En route to the Toronto Film Festival with Lenny Abrahamson’s film What Richard Did, a drama loosely based on the murder of Dublin teenager Brian Murphy outside Annabel’s nightclub, Irish actor Jack Reynor tells Roe McDermott about the personal, political and class-based themes of the film.

Roe McDermott, 13 Sep 2012

Though born in Colorado, Jack Reynor moved over to Ireland when he was two years old, living in Wicklow and later moved to Blackrock. Having received his first taste of fame at age six, when he landed a small part in the Kevin Liddy drama Country, Reynor found himself well and truly bitten by the acting bug. Now aged 20, the young actor has eschewed college to become a full-time actor, and has recently been making trips over to London and LA to see if there’s a market for his talent and good looks overseas. Not that it’s all glamour, Reynor asserts.

“It’s not particularly easy,” the actor says in a south county Dublin drawl. “It’s real feast or famine stuff. You spend a lot of your time sitting around on your arse waiting for a phone call. But it’s rewarding, I love it. There’s nothing else I’d want to do.”

This year at least seems to be a feast year, as Reynor appeared in Kirsten Sheridan’s critically acclaimed drama Dollhouse, and has taken the lead role in What Richard Did, the latest feature from celebrated Irish director Lenny Abrahamson (Adam & Paul, Garage.) The film is loosely based on Kevin Power’s novel Bad Day In Blackrock, which was in turn inspired by the murder of 18-year-old Brian Murphy outside Club Annabel in 2000. Reynor plays the titular Richard, a responsible, kind and confident young rugby player from an affluent background. Working intensively with Abrahamson on the script for many months, Reynor admits that the film became a very personal one, as the cast put a lot of themselves into the script.

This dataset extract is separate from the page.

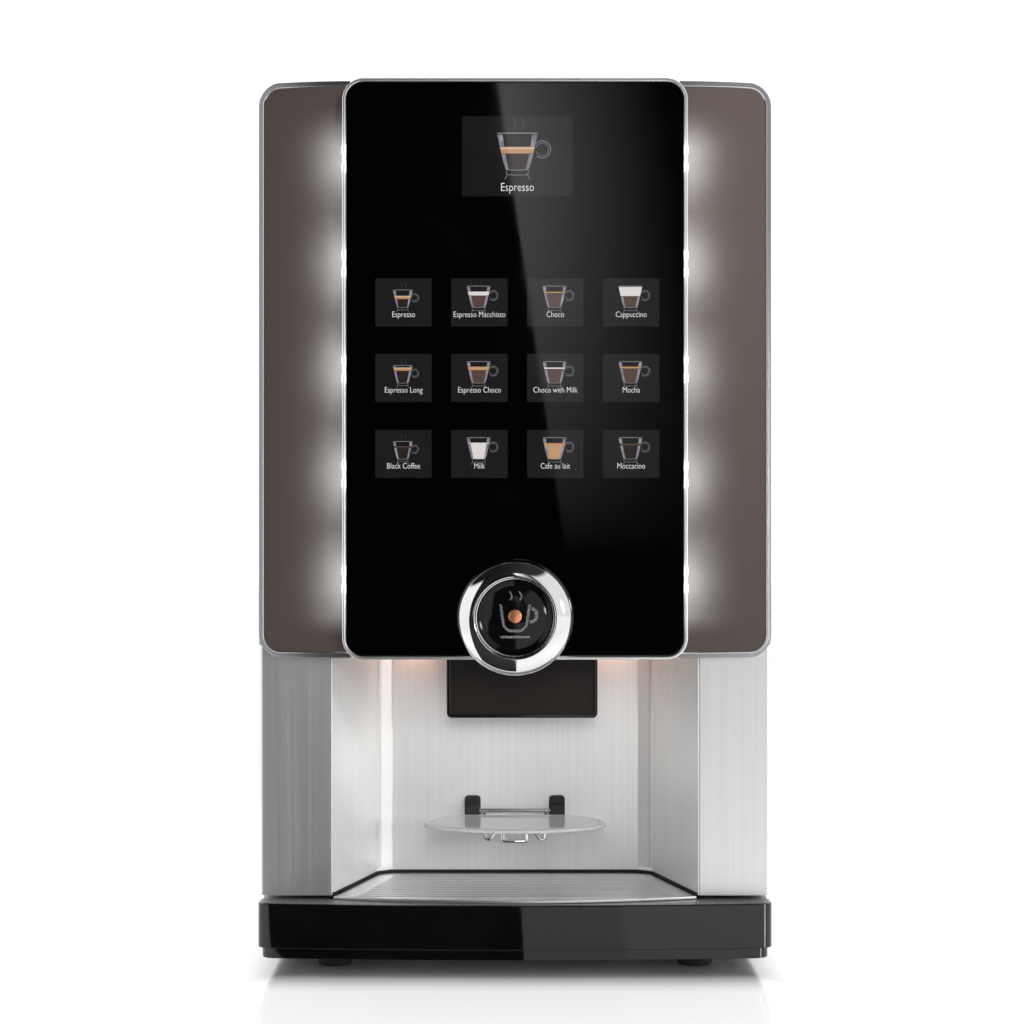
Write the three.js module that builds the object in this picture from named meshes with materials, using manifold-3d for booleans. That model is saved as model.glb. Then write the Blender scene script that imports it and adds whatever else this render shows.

“I love working with improv, we basically had no script with Dollhouse and I love that natural, ad-lib work – you can put so much of yourself into the role. And that’s the brilliant thing about working with Lenny, he trusts the people he works with so much and wants it to be a collaborative effort. So we invested a lot of experiences into it and things we knew about the society we’d grown up in. We invested a lot of ourselves into the film. In a way, I think that’s why it feels so natural.”